10. As is pointed out in the skeleton argument in the case of the appellants before me, the uncontested evidence of the sponsor was that if he had been able to apply on discharge from the brigade of Gurkhas he would have applied for settlement for all his family. He was discharged in 1994 at a time when the appellants were under 18 years of age. Judge Rimington found the sponsor to be credible and her finding in that regard survived the appeals before Judge Hanratty and DUTJ McWilliam. The appellants' skeleton argument states at [19] that at the time that the sponsor was granted settlement in 2005 the appellants were under the age of 18. It was conceded before me that that is not in fact correct in relation to the first appellant, but in the circumstances of this appeal that is not material.
11. Mr Avery accepted that he could not point to anything on the facts of these appeals which would mean the appeals should not be allowed, having regard to the decision in Ghising No.2. He accepted that there was nothing in terms of their immigration history or in the nature of any criminality, as referred to in Ghising No.2, which weighs against the appellants in proportionality terms.

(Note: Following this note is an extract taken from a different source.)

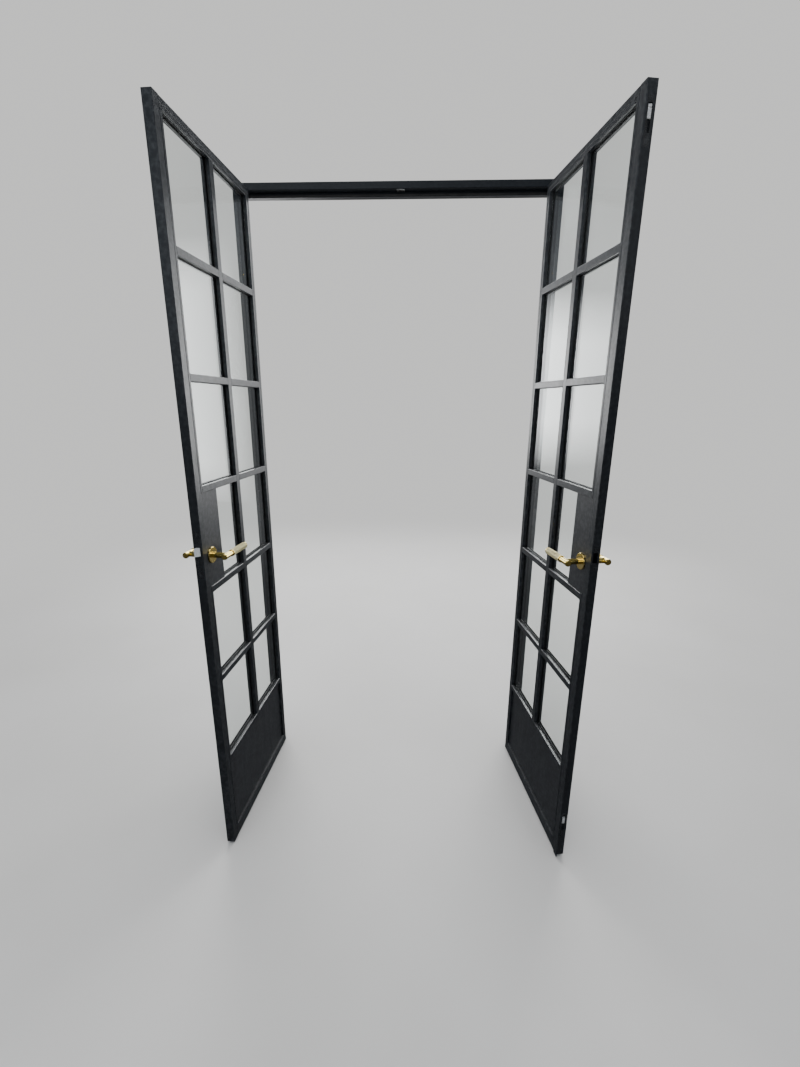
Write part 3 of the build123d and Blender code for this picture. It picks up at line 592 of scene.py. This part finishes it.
# what the metal and the glass mirror of the floor: dim near by, lighter far off
mirror = Tree("mirrored_floor")
m_sep = mirror.node("ShaderNodeSeparateXYZ")
mirror.link(mirror.coords(), m_sep.inputs[0])
m_ramp = mirror.node("ShaderNodeValToRGB")
m_ramp.color_ramp.interpolation = "EASE"
for i, (at, tone_at) in enumerate(((0.0, 0.075), (0.12, 0.12), (0.38, 0.34), (1.0, 0.50))):
    e = m_ramp.color_ramp.elements[i] if i < 2 else m_ramp.color_ramp.elements.new(at)
    e.position, e.color = at, (tone_at, tone_at * 1.01, tone_at * 1.03, 1.0)
mirror.link(mirror.span(m_sep.outputs["Y"], 0.0, 10.0, 0.0, 1.0), m_ramp.inputs[0])
m_glow = mirror.node("ShaderNodeEmission")
mirror.link(m_ramp.outputs[0], m_glow.inputs[0])
mirror.link(m_glow.outputs[0], mirror.out.inputs["Surface"])
mirror_me = bpy.data.meshes.new("mirrored_floor")
mirror_me.from_pydata([(-R, -R, 0), (R, -R, 0), (R, R, 0), (-R, R, 0)], [], [(0, 1, 2, 3)])
mirror_me.materials.append(mirror.mat)
mirror_floor = bpy.data.objects.new("mirrored_floor", mirror_me)
bpy.context.scene.collection.objects.link(mirror_floor)
mirror_floor.visible_camera = mirror_floor.visible_diffuse = mirror_floor.visible_shadow = mirror_floor.visible_transmission = False
floor.visible_glossy = False

# dark flag above the head, where a wall would be; only mirrored, it casts no shadow
flag_me = bpy.data.meshes.new("flag")
flag_me.from_pydata([(-2.6, 0.06, 2.14), (2.6, 0.06, 2.14), (2.6, 0.06, 3.9), (-2.6, 0.06, 3.9)], [], [(0, 1, 2, 3)])
dark = Tree("flag_cloth")
cloth = dark.principled(Metallic=0.0, Roughness=0.9)
dark.link(dark.mix(dark.span(dark.noise(dark.coords(), 4.0, 3.0, 0.5), 0.3, 0.7, 0.0, 1.0), (0.14, 0.14, 0.145), (0.18, 0.18, 0.185)), cloth.inputs["Base Color"])
flag_me.materials.append(dark.mat)
flag = bpy.data.objects.new("flag", flag_me)
bpy.context.scene.collection.objects.link(flag)
flag.visible_camera = flag.visible_diffuse = flag.visible_shadow = flag.visible_transmission = False


def turn(axis, deg):
    return Matrix.Rotation(math.radians(deg), 3, axis)


cam_data = bpy.data.cameras.new("camera")
cam = bpy.data.objects.new("camera", cam_data)
bpy.context.scene.collection.objects.link(cam)
rot = turn("Z", 2.232) @ turn("X", -15.312) @ turn("Y", -0.323)
right, ahead, above = rot.col[0], rot.col[1], rot.col[2]
basis = Matrix((right, above, -ahead)).transposed()
cam.matrix_world = Matrix.Translation((0.0874, -1.7565, 1.4350)) @ basis.to_4x4()
cam_data.sensor_fit = "AUTO"
cam_data.sensor_width = 36.0
cam_data.lens = 36.0 * 468.9 / 1067.0
cam_data.clip_start, cam_data.clip_end = 0.02, 200.0
bpy.context.scene.camera = cam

12. There is nothing to indicate that the respondent relies on anything other than the interests of immigration control on the public interest side of the proportionality balancing exercise. In those circumstances, having regard to the authorities to which I have referred, I am satisfied that the decision of the respondent amounts to a disproportionate interference, or more accurately in an entry clearance case, lack of respect for, the appellants' right to family life.
13. Accordingly, the appeal of each appellant succeeds under Article 8 of the ECHR.
Decision
14. The decision of the First-tier Tribunal involved the making of an error on a point of law. The decision of the First-tier Tribunal is set aside and the decision re-made allowing the appeal of each appellant under Article 8 of the ECHR.